POLYCO takes this mandate very seriously, as it is in line with Government’s principle of Extended Producer Responsibility, which requires industries to become active in recycling the products they produce as per the new Waste Management Act and the requirements of the Industry Waste Management Plan for Paper and Packaging.

“Unless we are able to demonstrate clearly that we are acting appropriately with respect to recycling of its products, Government will intervene, and the intervention could be unfavourable towards our industry,” she says.

 

No more “free riders”

Unfortunately, Mandy says, there are still many free-riders in the packing industry who are not adhering to the “producer pays” principle and do not belong to a material responsibility organisation (MRO). To this end, POLYCO is actively advocating for Government to make it mandatory for all packaging converters to belong to MRO’s, as these organisations are the ones investing in collection and recycling initiatives that will divert waste away from landfill.

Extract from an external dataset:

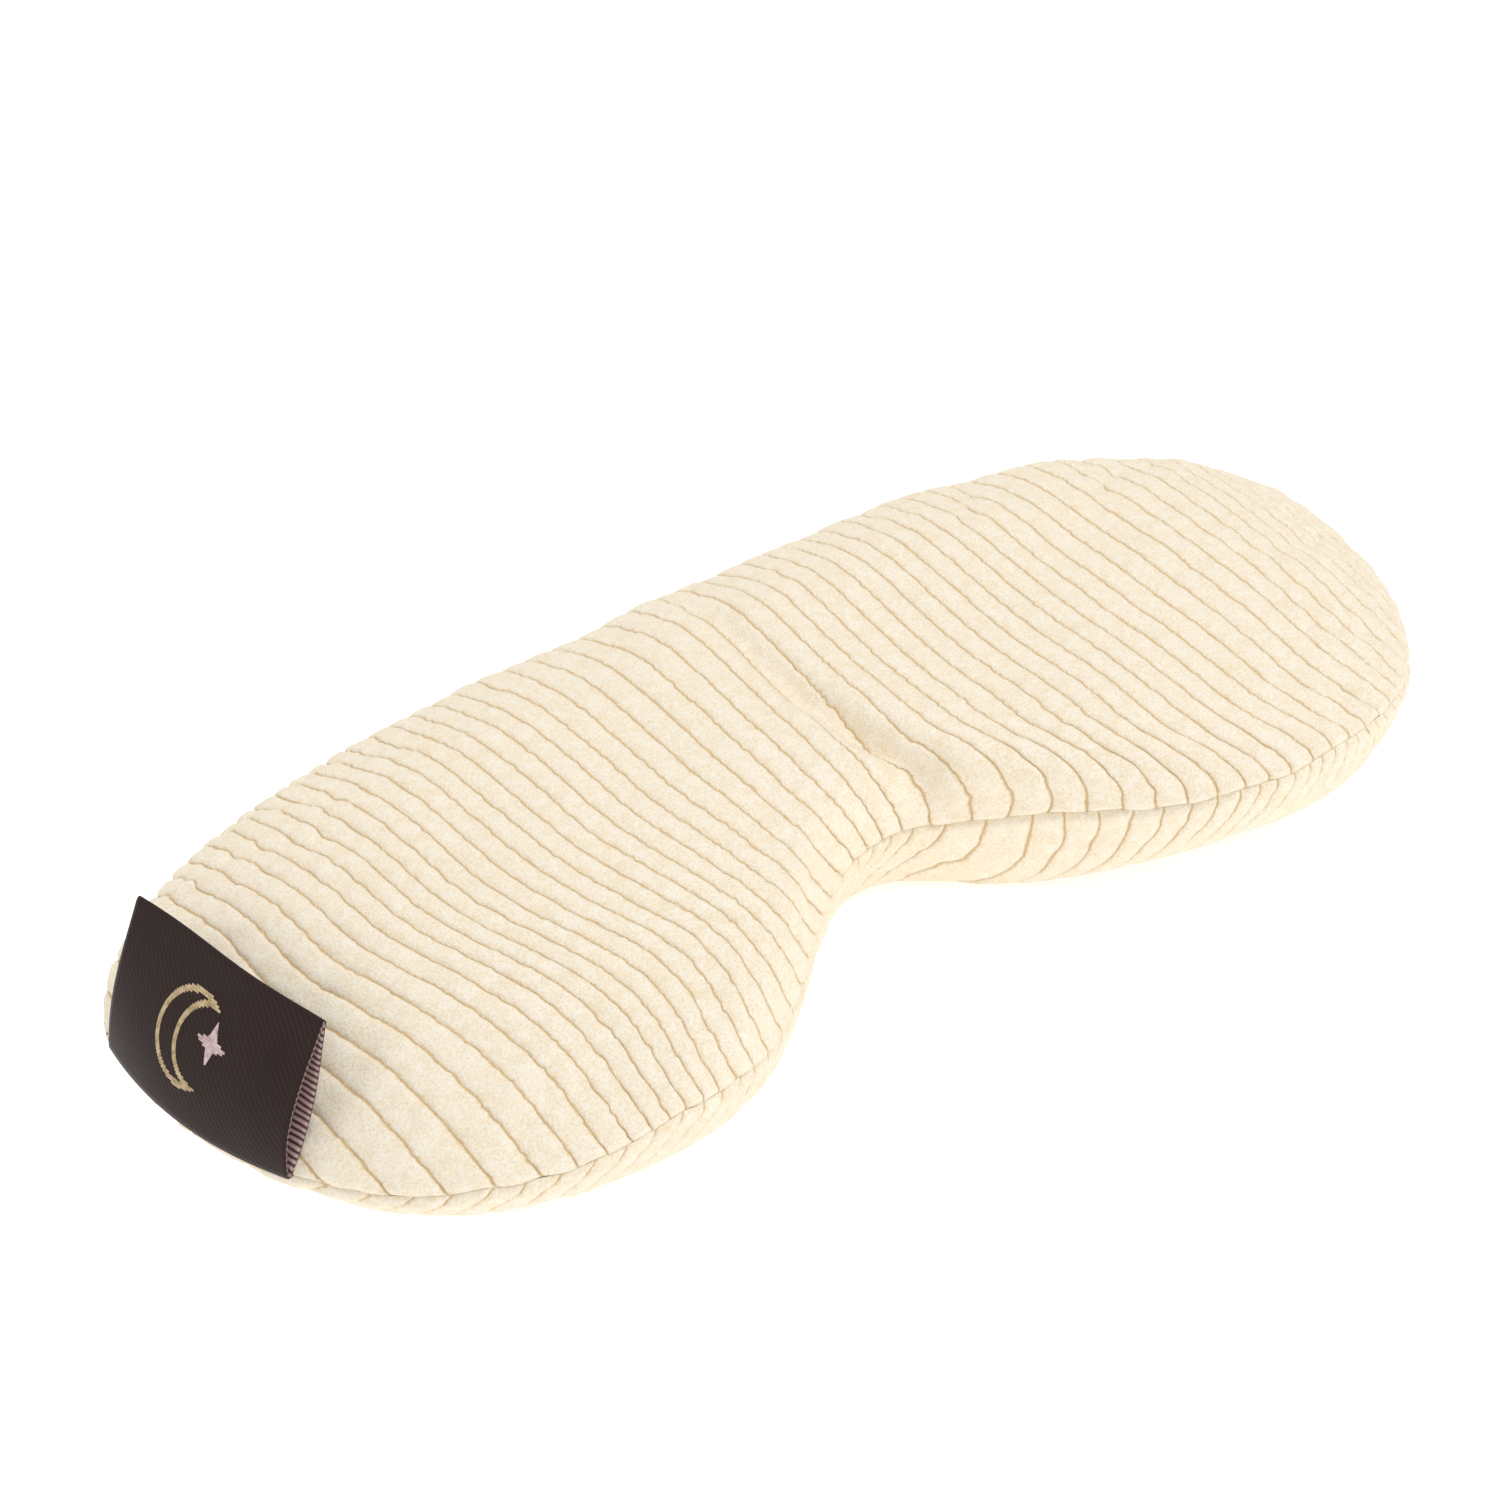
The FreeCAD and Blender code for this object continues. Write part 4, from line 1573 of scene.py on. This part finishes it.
    def in_star(self, across: np.ndarray, height: np.ndarray) -> np.ndarray:
        """Finds the four-pointed star.

        Args:
            across: places across from the motif's middle.
            height: places up from the motif's middle.

        Returns:
            Whether each place lies in it.
        """
        x = np.abs(across - self.star_shift[0])
        y = np.abs(height - self.star_shift[1])
        long_side, short_side = np.maximum(x, y), np.minimum(x, y)
        waist = self.star_waist / math.sqrt(2)
        return short_side < waist * (self.star_radius - long_side) / (self.star_radius - waist)

    def build(self) -> list[bpy.types.Object]:
        """Makes the ribbon and its woven motif.

        Returns:
            The pieces made.
        """
        made = [self.build_ribbon()]
        beige = PatternWeft("beige_pattern_weft", "#CDB68C", "#9C8257")
        rose = PatternWeft("rose_pattern_weft", "#DCC3C3", "#B49696")
        for name, inside, finish, node, slot in (
                ("moon_floats", self.in_moon, beige, "label_moon", Slot.BEIGE_WEFT),
                ("star_floats", self.in_star, rose, "label_star", Slot.ROSE_WEFT)):
            piece = self.floats(name, inside, self.moon_radius + 1)
            finish.dress(piece)
            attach(piece, Body.LABEL_FLAP.value)
            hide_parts(node)
            made.append(piece)
        return made


@dataclass
class Studio:
    """Pale floor, soft light and the camera."""

    azimuth: float = -33.564
    elevation: float = 38.813
    roll: float = -2.792
    distance: float = 452.8
    target: tuple[float, float, float] = (10.137, 29.734, 0.0)
    lens: float = 59.9
    sensor: float = 36.0
    sight: Band = (0.02, 20.0)
    floor_half: float = 3000.0
    air_light: float = 0.6

    def camera(self) -> None:
        """Makes the camera and gives it to the scene."""
        azimuth, elevation, roll = (math.radians(a) for a in (self.azimuth, self.elevation, self.roll))
        back = Vector((math.sin(azimuth) * math.cos(elevation), -math.cos(azimuth) * math.cos(elevation),
                       math.sin(elevation)))
        level = Vector((math.cos(azimuth), math.sin(azimuth), 0))
        upright = back.cross(level)
        right = level * math.cos(roll) + upright * math.sin(roll)
        above = upright * math.cos(roll) - level * math.sin(roll)
        data = bpy.data.cameras.new("camera")
        data.lens = self.lens
        data.sensor_width = self.sensor
        data.clip_start, data.clip_end = self.sight
        view = bpy.data.objects.new("camera", data)
        turn = Matrix((right, above, back)).transposed().to_4x4()
        spot = Vector(self.target) * MM + back * self.distance * MM
        view.matrix_world = Matrix.Translation(spot) @ turn
        bpy.context.scene.collection.objects.link(view)
        bpy.context.scene.camera = view

    def light(self, name: str, place: tuple[float, float, float], size: float, power: float) -> None:
        """Adds a square soft white light that faces the pillow.

        Args:
            name: the light's name.
            place: where it stands, in metres.
            size: its side, in metres.
            power: its power, in watts.
        """
        data = bpy.data.lights.new(name, "AREA")
        data.size = size
        data.energy = power
        lamp = bpy.data.objects.new(name, data)
        lamp.location = place
        lamp.rotation_euler = Vector(place).to_track_quat("Z", "Y").to_euler()
        bpy.context.scene.collection.objects.link(lamp)

    def build(self) -> None:
        """Sets the floor, lights and camera."""
        square = np.array([(-1, -1, 0), (1, -1, 0), (1, 1, 0), (-1, 1, 0)], float)
        floor = make_mesh("paper_floor", square * self.floor_half, [(0, 1, 2, 3)])
        StudioPaper().dress(floor)
        world = bpy.data.worlds.new("studio_air")
        bpy.context.scene.world = world
        world.use_nodes = True
        feed(world.node_tree, world.node_tree.nodes["Background"],
             {"Color": linear("#FFFFFF"), "Strength": self.air_light})
        self.light("key", (0.55, -0.42, 1.13), 0.7, 6.7)
        self.light("fill", (-0.7, -0.8, 0.8), 1.0, 2.5)
        self.light("back", (-0.3, 1.0, 0.9), 1.0, 4.0)
        bpy.context.scene.view_settings.view_transform = "Standard"
        self.camera()


def main() -> None:
    """Builds the studio, the pillow and its label, and reports each piece."""
    logging.basicConfig(level=logging.INFO, format="%(name)s: %(message)s")
    Studio().build()
    for assembly in (Pillow(), WovenLabel(LabelPlace())):
        for piece in assembly.build():
            LOG.info("%s: %d points", piece.name, len(piece.data.vertices))


if __name__ == "__main__":
    main()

“In the interim, however, we strongly believe that brand owners and retailers can exercise an immense influence on the packaging industry and therefore have a significant role to play in waste management and recycling,” Mandy says. “Considering that they are the people who buy the products for resale in their stores, they are the ones who should insist that their packaging suppliers are members of the relevant MRO’s and are paying the current voluntary sustainability levy, which is then used to grow collection and recycling volumes”.

 

Conclusion

Brand owners can genuinely claim that they are contributing to a greener future by helping South Africa reduce the amount of material that gets sent to landfill. By creating a greater demand and acceptance for products containing recycled materials, a “pull through” effect is developed for more recycled material, which stimulates the recycling value chain and encourages more material to be collected and recycled. This secondary recycling economy supports enterprise development and job creation. Ultimately the entire country benefits by cleaning up our environment and reducing the amount of visible litter on our streets.